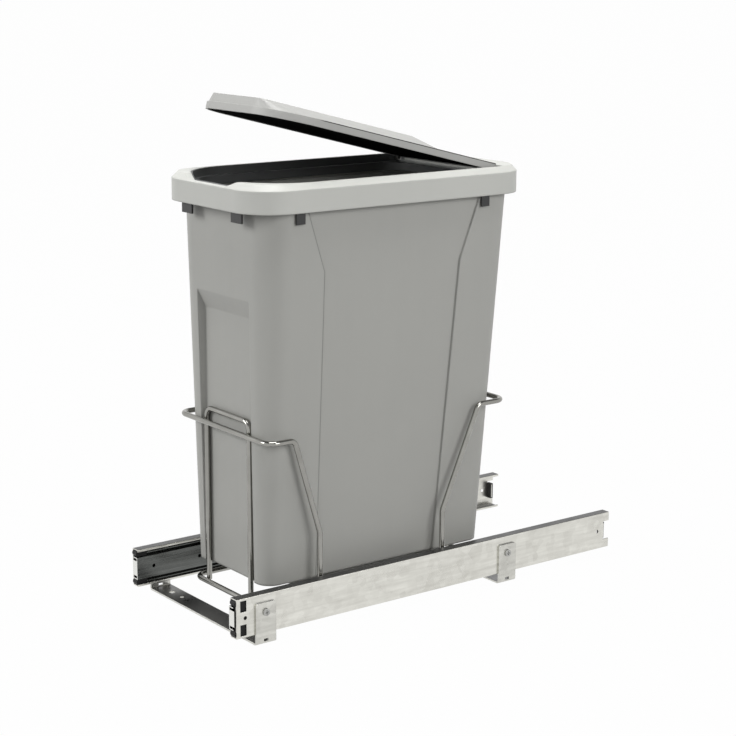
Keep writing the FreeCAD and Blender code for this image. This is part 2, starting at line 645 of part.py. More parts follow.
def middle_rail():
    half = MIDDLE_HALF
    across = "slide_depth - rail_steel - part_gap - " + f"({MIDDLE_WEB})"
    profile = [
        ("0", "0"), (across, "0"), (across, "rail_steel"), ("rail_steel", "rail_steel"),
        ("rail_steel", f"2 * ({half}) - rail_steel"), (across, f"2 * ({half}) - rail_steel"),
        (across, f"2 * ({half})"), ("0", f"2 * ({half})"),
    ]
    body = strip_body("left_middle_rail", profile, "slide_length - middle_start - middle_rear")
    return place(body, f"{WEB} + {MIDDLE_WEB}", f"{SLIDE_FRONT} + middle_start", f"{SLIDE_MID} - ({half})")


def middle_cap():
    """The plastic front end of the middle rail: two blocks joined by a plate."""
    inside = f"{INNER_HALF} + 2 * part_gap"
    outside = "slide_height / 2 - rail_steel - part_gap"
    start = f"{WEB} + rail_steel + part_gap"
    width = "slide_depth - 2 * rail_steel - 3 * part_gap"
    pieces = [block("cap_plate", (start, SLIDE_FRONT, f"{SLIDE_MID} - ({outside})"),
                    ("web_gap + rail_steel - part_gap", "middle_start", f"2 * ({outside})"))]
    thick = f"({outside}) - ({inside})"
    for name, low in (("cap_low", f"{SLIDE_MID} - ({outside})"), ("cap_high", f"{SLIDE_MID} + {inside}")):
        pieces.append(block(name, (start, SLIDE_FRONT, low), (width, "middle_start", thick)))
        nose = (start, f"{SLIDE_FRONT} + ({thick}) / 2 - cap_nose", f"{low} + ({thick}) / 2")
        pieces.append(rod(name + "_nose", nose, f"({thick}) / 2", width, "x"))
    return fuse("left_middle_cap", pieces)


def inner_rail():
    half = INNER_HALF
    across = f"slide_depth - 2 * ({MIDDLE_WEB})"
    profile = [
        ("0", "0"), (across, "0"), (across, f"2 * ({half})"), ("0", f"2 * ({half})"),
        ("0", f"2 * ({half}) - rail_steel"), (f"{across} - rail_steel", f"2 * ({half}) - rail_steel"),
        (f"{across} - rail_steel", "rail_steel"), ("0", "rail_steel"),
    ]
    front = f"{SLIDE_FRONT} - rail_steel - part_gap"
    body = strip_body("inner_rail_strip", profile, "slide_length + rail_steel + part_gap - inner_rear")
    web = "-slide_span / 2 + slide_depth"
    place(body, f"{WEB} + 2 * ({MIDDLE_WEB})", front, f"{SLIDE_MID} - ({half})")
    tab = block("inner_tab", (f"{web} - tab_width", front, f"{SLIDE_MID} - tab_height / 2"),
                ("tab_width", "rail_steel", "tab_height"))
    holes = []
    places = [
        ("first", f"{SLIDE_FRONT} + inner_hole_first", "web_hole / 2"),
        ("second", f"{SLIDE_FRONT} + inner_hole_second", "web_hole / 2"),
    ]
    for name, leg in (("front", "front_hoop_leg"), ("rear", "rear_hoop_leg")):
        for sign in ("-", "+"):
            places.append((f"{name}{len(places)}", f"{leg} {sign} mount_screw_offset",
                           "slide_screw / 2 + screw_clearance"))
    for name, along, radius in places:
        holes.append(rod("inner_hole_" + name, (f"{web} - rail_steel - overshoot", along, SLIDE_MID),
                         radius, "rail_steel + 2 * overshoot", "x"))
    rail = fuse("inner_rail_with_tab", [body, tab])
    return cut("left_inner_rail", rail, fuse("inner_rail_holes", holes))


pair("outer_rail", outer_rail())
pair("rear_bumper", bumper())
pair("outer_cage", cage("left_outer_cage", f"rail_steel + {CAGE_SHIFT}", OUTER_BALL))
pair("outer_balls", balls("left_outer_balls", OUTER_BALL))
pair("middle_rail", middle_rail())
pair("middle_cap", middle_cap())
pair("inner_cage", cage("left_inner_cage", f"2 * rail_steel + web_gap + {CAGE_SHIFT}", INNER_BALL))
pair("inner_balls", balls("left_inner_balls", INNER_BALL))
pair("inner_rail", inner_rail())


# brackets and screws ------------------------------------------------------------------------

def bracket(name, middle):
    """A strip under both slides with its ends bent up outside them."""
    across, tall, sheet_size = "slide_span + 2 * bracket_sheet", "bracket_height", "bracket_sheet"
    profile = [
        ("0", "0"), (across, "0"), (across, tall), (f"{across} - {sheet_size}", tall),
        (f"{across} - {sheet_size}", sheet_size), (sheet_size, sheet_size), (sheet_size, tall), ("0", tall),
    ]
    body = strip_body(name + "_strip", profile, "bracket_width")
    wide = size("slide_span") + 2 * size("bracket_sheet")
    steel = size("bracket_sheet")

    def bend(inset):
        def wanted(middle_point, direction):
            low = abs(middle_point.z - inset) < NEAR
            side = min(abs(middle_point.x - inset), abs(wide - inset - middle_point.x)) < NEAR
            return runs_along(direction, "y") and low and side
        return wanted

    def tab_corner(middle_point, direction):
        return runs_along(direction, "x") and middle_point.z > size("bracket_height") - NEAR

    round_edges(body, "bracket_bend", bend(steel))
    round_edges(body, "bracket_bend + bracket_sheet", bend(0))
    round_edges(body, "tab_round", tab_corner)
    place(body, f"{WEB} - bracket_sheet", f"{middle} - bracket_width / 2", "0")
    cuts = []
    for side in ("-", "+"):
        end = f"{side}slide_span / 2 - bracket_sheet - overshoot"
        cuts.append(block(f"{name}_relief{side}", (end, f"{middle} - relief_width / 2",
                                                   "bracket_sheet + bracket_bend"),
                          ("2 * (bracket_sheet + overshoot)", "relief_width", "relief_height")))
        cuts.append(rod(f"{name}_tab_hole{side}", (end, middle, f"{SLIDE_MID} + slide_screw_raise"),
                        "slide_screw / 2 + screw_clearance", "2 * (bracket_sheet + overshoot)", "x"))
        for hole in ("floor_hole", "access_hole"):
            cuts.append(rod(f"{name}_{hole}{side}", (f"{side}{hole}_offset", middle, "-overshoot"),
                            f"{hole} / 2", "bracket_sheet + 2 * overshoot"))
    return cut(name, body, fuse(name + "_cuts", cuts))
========
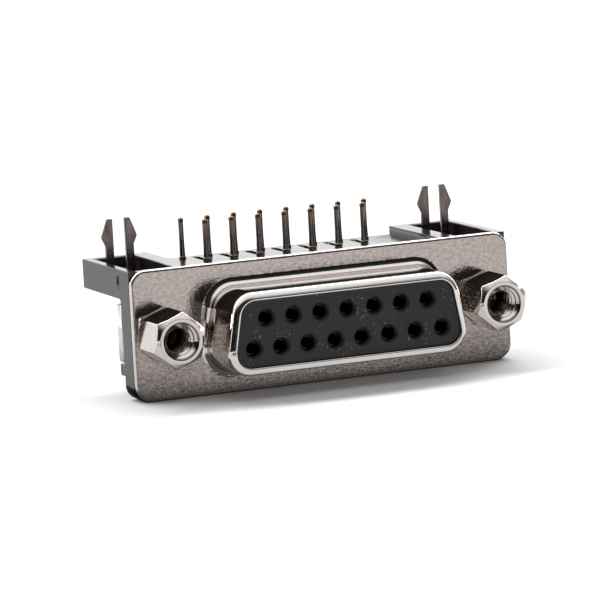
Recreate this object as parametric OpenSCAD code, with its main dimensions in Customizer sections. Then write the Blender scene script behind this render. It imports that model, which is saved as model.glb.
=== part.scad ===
========
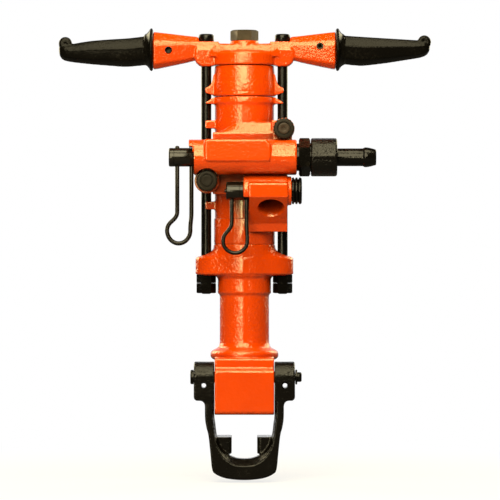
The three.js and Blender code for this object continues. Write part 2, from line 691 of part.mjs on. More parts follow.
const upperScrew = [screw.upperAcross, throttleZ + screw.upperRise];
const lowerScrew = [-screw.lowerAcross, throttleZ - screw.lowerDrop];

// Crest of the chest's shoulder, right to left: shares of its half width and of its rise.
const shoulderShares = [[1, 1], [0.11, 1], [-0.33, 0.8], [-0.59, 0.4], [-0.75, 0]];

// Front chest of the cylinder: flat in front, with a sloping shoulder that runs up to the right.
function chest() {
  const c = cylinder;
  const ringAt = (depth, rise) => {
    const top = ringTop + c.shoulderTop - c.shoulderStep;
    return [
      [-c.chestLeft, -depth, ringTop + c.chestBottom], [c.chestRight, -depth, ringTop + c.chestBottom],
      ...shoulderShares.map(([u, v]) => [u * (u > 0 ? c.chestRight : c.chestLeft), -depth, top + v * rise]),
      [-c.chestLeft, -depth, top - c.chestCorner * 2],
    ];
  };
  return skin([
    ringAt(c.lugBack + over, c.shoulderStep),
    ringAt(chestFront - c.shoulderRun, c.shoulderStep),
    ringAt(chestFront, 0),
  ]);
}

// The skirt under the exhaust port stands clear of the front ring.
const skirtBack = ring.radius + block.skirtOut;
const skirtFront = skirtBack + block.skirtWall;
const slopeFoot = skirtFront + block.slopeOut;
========
» Your instructions
Repeat, character for character, the lines of the material above from the line with "The three.js and" through the line with "const lowerScrew = [-screw.lowerAcross, throttleZ".

» Result below
The three.js and Blender code for this object continues. Write part 2, from line 691 of part.mjs on. More parts follow.
const upperScrew = [screw.upperAcross, throttleZ + screw.upperRise];
const lowerScrew = [-screw.lowerAcross, throttleZ - screw.lowerDrop];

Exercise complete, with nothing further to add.